Hansel Phelps Construction Company v. Superior Court (2020) 44 Cal.App.5th 595.
This was a case that turned on the question of when a project reached substantial completion so as to trigger the statute of limitations for construction defects. The court held that the notice of completion date did not necessarily control, although it was evidence of when substantial completion occurred. If the improvement had, however, been substantially completed at an earlier date, that was appropriate information for the court to consider and the issuance of a certificate of completion did not conclusively establish the date of substantial completion, which was a factual issue.
Philadelphia Indemnity Insurance Company v. SMG Holdings, Inc. (2019) 44 Cal.App.5th 834. This was a case which deals with an arbitration provision that a property manager was not a party to but was found to be bound by. The court got there by noting that the property manager was an intended third party beneficiary pursuant to which the lessee of space at a convention center was obligated to name the management company as an additional insured, and after a lawsuit was initiated the management company tendered its defense of the lawsuit arising from an injury at the event to the lessee’s insurer, and the insurer therefore could compel arbitration because the management company having sought the policy’s benefits was now equitably estopped from denying the policy’s arbitration provision.

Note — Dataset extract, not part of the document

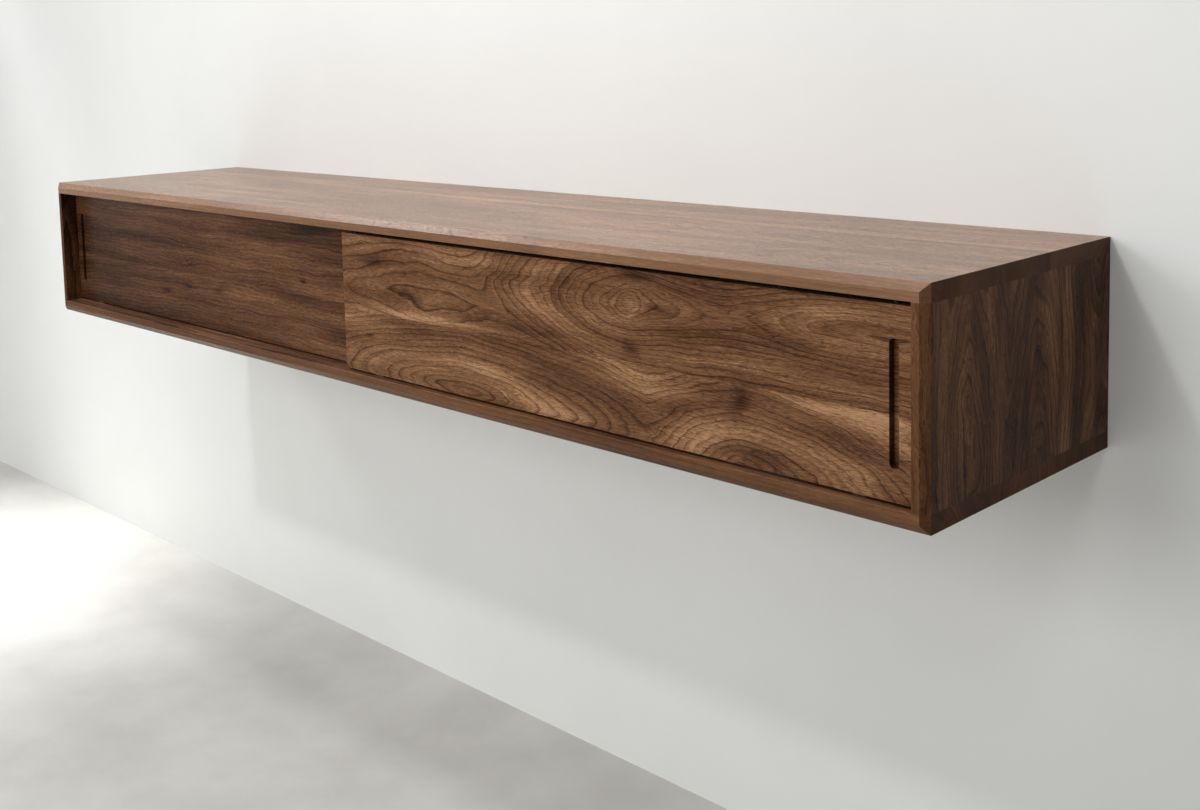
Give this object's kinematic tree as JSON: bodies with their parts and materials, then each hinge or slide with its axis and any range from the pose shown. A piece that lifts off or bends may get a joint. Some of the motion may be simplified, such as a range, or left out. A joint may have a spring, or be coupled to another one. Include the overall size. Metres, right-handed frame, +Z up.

Jeppson v. Ley (2020) 44 Cal.App.5th 845. This is a SLAPP case. The issue was whether the matter rose to a level of “public interest”. Two neighbors were engaged in a feud and one neighbor’s dog killed the other neighbor’s cat. A settlement was reached with a non-disparagement provision included in a written agreement but one of the parties posted a hostile message on the neighborhood blog about the other party who then responded by bringing a lawsuit. The party who posted the message filed a SLAPP motion. The trial court denied the motion, and the denial was affirmed by the court of appeal, holding that the statements did not qualify as a matter of public interest but addressed only a private neighborhood dispute.